The Civil Aviation Authority had suspected for weeks that Thomas Cook would go under. Photograph: Christopher Furlong/Getty Images
The Civil Aviation Authority had suspected for weeks that Thomas Cook would go under. Photograph: Christopher Furlong/Getty Images

How secret plans saved customers of Thomas Cook from being stranded

This article is more than 4 years old

Civil servants spent millions creating a pop-up airline ready to fly back Brits abroad

In what turned out to be the last week of Thomas Cook’s 178-year history, while banks and creditors were still attempting to thrash out a rescue deal, civil servants were placing a multimillion-pound bet of their own. And their money was on the airline collapsing.

For the second time in the space of two years, the Civil Aviation Authority was secretly putting together its own pop-up airline, and this was even bigger than the last one, assembled to repatriate stranded Monarch passengers in 2017.

Some 150,000 Thomas Cook customers had flown abroad on holiday, many blissfully unaware that the return leg was in jeopardy. The CAA regulated Thomas Cook in two ways: through its airline operating certificate and its Atol licence, which guarantees customers their holiday should a firm go bust. Both involved scrutinising its finances for solvency. The Atol licence was due for renewal in two weeks. And the CAA had seen enough.

Hope of a rescue deal still officially remained: banks extending credit or even the government stepping in. But despite that hope, Operation Matterhorn was launched.

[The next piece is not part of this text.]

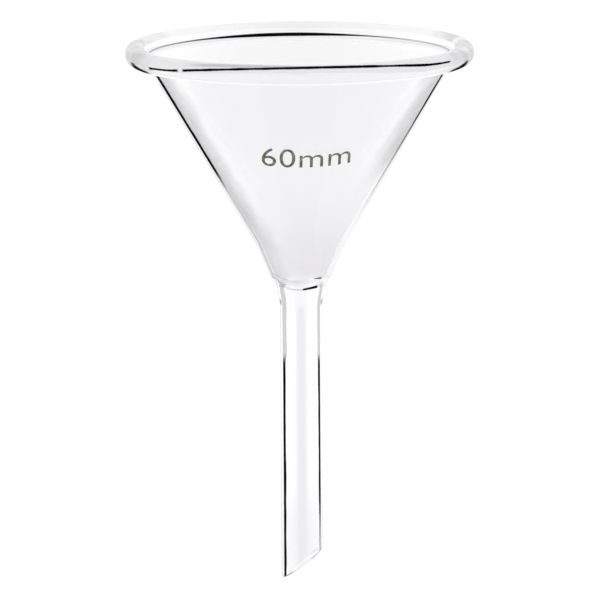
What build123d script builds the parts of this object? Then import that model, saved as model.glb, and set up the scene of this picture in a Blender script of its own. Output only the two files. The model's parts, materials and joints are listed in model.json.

Discreet feelers had been put out for weeks, discussed under the Matterhorn codename to minimise the risk of leaks, to assess the availability of potential rescue aircraft. The grounding of the 737 Max posed an additional headache: other airlines were already using airline leasing firms to fill their schedules.

But the CAA had been here before, and honed its act. The rescue of XL Airways passengers after that went bust in 2008 wasn’t perfect – officials still joke about dodgy jumbos – but the blueprint has been clear since two Monarch operations: one in 2016 that was eventually not needed as the airline hung on for grim life, and then the successful repatriation when it collapsed a year later.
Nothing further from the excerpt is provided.